* _Material for this exercise_:
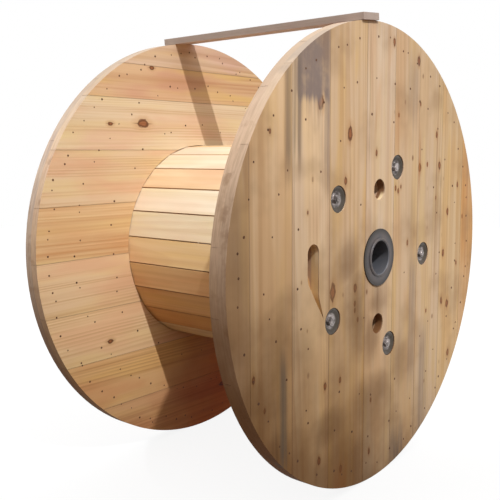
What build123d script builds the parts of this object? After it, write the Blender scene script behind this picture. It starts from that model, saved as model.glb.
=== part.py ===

==

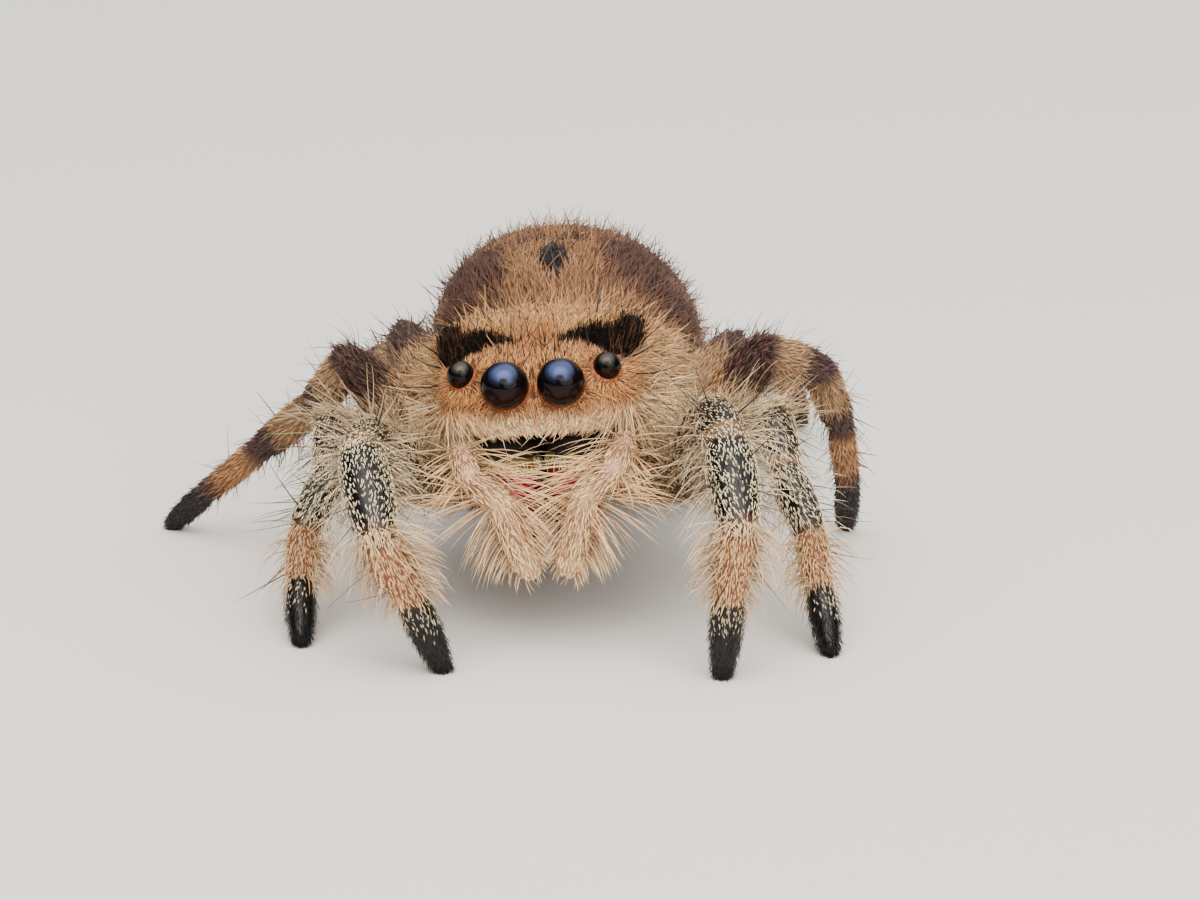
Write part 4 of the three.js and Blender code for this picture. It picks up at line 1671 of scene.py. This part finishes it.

...

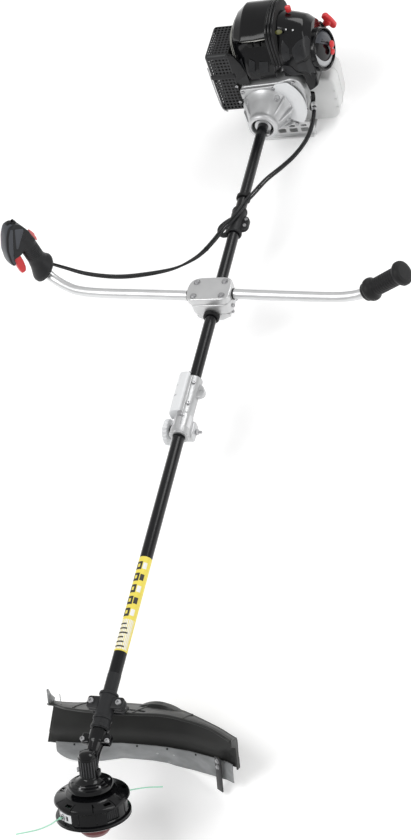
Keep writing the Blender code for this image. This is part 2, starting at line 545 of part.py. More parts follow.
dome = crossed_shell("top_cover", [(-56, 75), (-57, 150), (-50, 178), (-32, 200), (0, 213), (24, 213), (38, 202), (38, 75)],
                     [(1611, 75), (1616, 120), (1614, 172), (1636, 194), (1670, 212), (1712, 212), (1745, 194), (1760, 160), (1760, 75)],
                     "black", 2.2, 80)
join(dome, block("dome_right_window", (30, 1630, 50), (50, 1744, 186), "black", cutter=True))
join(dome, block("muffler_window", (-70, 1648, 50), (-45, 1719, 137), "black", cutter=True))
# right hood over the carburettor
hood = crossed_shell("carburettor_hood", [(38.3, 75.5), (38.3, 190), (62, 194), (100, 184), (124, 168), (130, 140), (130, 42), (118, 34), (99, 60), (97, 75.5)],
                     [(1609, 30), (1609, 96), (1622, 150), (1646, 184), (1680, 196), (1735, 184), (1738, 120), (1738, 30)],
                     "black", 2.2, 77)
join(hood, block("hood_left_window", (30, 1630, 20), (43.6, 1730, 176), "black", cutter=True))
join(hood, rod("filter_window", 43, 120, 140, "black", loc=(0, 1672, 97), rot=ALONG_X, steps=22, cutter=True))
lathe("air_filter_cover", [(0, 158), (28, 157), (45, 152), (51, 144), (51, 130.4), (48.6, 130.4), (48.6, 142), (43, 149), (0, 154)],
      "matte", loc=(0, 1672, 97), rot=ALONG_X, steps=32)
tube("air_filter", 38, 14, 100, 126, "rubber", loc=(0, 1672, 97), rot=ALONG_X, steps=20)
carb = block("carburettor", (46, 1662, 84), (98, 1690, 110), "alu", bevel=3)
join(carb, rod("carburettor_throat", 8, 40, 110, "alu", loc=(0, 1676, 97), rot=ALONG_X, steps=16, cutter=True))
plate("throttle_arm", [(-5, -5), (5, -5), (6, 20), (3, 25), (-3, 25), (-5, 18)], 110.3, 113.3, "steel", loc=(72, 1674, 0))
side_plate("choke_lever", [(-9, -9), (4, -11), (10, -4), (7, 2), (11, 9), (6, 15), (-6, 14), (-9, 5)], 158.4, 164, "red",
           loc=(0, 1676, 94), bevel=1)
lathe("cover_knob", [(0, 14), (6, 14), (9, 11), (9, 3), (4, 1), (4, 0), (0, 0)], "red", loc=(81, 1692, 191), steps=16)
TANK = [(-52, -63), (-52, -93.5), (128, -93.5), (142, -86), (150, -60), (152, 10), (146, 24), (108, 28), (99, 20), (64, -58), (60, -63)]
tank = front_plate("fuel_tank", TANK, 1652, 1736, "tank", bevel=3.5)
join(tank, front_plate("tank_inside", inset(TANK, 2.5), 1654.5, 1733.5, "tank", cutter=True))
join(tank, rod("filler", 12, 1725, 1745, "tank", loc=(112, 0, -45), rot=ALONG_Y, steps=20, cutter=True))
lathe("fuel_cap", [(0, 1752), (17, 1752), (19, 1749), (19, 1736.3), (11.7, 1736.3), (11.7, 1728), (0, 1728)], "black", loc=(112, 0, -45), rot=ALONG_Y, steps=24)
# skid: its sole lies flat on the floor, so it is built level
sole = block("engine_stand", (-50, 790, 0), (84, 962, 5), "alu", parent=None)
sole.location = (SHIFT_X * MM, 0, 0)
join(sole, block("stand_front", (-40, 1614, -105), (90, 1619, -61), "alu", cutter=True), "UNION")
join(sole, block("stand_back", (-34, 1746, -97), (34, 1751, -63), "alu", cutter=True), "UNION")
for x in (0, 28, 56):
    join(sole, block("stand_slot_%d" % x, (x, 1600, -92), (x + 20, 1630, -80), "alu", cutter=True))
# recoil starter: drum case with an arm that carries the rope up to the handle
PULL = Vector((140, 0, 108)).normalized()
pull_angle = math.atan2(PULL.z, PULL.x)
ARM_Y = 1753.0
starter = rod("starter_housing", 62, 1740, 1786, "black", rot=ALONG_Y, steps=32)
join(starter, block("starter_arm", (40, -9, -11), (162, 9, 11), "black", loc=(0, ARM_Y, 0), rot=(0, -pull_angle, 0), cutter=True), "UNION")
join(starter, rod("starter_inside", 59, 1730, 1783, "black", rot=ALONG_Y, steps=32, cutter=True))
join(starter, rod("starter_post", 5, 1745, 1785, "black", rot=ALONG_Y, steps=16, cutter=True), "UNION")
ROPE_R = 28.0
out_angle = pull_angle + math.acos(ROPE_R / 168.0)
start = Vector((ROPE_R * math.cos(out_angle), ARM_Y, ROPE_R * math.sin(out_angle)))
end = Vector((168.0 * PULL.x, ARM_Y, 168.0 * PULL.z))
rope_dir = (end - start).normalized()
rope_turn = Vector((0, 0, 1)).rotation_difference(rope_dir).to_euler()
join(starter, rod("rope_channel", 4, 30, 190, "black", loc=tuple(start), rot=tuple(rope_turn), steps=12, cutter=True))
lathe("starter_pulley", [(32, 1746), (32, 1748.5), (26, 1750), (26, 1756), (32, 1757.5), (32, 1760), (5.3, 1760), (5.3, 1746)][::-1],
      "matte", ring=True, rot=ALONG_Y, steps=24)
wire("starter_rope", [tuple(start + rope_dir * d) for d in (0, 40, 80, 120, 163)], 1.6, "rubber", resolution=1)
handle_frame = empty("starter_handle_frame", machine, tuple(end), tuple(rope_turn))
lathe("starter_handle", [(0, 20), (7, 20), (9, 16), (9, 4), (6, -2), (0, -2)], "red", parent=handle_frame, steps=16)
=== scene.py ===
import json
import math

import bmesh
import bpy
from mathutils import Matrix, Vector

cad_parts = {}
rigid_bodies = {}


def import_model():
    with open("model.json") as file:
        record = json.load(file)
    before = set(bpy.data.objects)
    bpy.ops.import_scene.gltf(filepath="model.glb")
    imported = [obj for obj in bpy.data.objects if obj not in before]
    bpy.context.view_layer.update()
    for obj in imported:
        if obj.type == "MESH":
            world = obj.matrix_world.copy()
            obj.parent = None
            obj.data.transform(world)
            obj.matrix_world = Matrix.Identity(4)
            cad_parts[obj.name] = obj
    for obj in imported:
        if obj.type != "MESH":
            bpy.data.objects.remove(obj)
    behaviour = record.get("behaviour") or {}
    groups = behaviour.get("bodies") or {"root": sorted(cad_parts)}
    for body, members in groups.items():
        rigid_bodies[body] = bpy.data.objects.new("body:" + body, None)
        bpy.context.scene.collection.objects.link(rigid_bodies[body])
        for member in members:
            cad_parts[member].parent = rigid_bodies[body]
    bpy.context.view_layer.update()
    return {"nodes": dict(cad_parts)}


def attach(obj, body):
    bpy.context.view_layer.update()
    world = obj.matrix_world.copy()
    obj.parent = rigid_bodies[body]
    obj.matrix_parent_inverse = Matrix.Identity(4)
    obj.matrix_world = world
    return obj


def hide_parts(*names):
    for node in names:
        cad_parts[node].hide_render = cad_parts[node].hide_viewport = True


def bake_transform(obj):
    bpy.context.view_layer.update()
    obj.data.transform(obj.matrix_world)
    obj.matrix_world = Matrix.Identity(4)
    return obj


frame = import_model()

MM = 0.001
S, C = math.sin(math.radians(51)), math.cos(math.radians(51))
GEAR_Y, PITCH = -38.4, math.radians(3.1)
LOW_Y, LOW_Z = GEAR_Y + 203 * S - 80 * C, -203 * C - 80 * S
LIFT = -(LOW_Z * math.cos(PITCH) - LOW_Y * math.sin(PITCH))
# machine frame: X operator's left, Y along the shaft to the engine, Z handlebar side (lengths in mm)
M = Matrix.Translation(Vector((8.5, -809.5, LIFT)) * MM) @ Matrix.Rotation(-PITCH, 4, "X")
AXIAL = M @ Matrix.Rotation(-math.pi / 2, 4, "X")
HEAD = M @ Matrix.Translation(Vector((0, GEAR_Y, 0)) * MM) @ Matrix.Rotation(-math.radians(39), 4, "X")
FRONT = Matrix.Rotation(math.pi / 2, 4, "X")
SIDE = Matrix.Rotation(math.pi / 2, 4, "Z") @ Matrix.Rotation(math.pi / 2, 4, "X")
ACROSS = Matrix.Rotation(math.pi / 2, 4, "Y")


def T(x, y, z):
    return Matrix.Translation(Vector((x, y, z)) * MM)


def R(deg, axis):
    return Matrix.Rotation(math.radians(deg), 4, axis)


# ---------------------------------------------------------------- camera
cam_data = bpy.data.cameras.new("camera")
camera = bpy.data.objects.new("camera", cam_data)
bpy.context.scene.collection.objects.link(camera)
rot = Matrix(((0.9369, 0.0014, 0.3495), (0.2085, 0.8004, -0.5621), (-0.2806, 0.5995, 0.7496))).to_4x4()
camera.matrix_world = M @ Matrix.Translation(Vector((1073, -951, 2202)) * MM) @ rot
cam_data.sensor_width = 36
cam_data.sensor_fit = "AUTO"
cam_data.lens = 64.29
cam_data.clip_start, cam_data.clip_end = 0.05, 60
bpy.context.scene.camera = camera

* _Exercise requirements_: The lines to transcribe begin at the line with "end = Vector((168.0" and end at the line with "bpy.data.objects.remove(obj)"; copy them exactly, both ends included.

* _Task solution_:
end = Vector((168.0 * PULL.x, ARM_Y, 168.0 * PULL.z))
rope_dir = (end - start).normalized()
rope_turn = Vector((0, 0, 1)).rotation_difference(rope_dir).to_euler()
join(starter, rod("rope_channel", 4, 30, 190, "black", loc=tuple(start), rot=tuple(rope_turn), steps=12, cutter=True))
lathe("starter_pulley", [(32, 1746), (32, 1748.5), (26, 1750), (26, 1756), (32, 1757.5), (32, 1760), (5.3, 1760), (5.3, 1746)][::-1],
      "matte", ring=True, rot=ALONG_Y, steps=24)
wire("starter_rope", [tuple(start + rope_dir * d) for d in (0, 40, 80, 120, 163)], 1.6, "rubber", resolution=1)
handle_frame = empty("starter_handle_frame", machine, tuple(end), tuple(rope_turn))
lathe("starter_handle", [(0, 20), (7, 20), (9, 16), (9, 4), (6, -2), (0, -2)], "red", parent=handle_frame, steps=16)
=== scene.py ===
import json
import math

import bmesh
import bpy
from mathutils import Matrix, Vector

cad_parts = {}
rigid_bodies = {}


def import_model():
    with open("model.json") as file:
        record = json.load(file)
    before = set(bpy.data.objects)
    bpy.ops.import_scene.gltf(filepath="model.glb")
    imported = [obj for obj in bpy.data.objects if obj not in before]
    bpy.context.view_layer.update()
    for obj in imported:
        if obj.type == "MESH":
            world = obj.matrix_world.copy()
            obj.parent = None
            obj.data.transform(world)
            obj.matrix_world = Matrix.Identity(4)
            cad_parts[obj.name] = obj
    for obj in imported:
        if obj.type != "MESH":
            bpy.data.objects.remove(obj)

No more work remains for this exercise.